À Mme Gaches-Sarraute revient également le mérite d’avoir démontré :

1° Que : « non seulement le corset atrophie les muscles situés en avant du thorax, mais encore que l’action en arrière du corset s’ajoute à l’action précédente. En diminuant l’action des muscles dorsaux, il gêne le redressement du buste. La partie postérieure du dos s’allonge donc en s’incurvant au détriment de la paroi antérieure qui se raccourcit ».

2° Que : « si à l’état normal, la cage thoracique se rapproche facilement de la hanche sous l’influence des mouvements de latéralité de la colonne vertébrale, avec le corset ce mouvement est impossible. Les deux cavités osseuses sont maintenues à une distance fixe l’une de l’autre par les armatures rigides et verticales qui composent le corset. Celui-ci prend un point d’appui sur les côtes et sur les crêtes iliaques, et s'étend de l’une à l'autre à la façon d'une attelle qui les fixerait des deux côtés ».

Les déformations produites par le corset ne sont pas toujours aussi considérables, mais le nombre des jeunes filles qui, par suite de l'habitude de serrer trop leur corset, en sont atteintes, est considérable. La vue seule permet de le constater facilement. Malheureusement, le plus grand nombre ne veulent pas se laisser examiner. Par l'habitude, elles perdent conscience de la pression exercée par leur corset, et M. Hayern croit qu'elles sont de bonne foi quand elles répondent au médecin : « Mais voyez donc, je ne suis pas serrée ; on y passerait les deux poings », sans se rendre compte que si elles passent les deux poings, c'est précisément parce que leur thorax a été déformé par des strictions antérieures.

Ces déformations sont faciles à diagnostiquer à la simple inspection du thorax, par la vue du sillon circulaire laissé par la ligne de striction maximum.

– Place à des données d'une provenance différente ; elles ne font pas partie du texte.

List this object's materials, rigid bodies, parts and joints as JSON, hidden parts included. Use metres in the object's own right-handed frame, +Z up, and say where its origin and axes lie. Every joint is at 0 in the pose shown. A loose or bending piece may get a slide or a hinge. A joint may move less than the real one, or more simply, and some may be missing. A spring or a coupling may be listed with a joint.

Quand une jeune fille se vante d'avoir 58, 55, 50 et même 45 centimètres de tour de taille, comme certains mannequins de nos grands couturiers, il est bien facile de diagnostiquer le rétrécissement, si on se rappelle que la Vénus de Médicis a environ 80 centimètres de tour de taille.

Les déformations osseuses et musculaires produites par le corset sont les plus apparentes, mais ce ne sont pas les seules ni les plus graves. Sous l'influence de cette constriction, les poumons, le cœur, l'estomac, le foie, l'appareil génito-urinaire, en subissent la désastreuse influence. Nous étudierons ces inconvénients dans les chapitres suivants. De ce qui précède, nous pouvons dire que le corset trop serré produit :

Une déformation caractéristique du thorax présentant deux types : l’un, plus fréquent, caractérisé par le refoulement des cinq ou six dernières côtes, la disparition de l’angle formé par les cartilages costaux et le sternum ; l’autre, plus rare, par un étranglement siégeant au-dessus des dernières côtes qui sont refoulées en bas.

Quel que soit le type de déformation osseuse, il s’accompagne de déformations musculaires qui annihilent la contractibilité des muscles droits, incurvent la région lombaire de la colonne vertébrale. Cette incurvation en dedans est la conséquence de l’atrophie par compression des muscles du dos.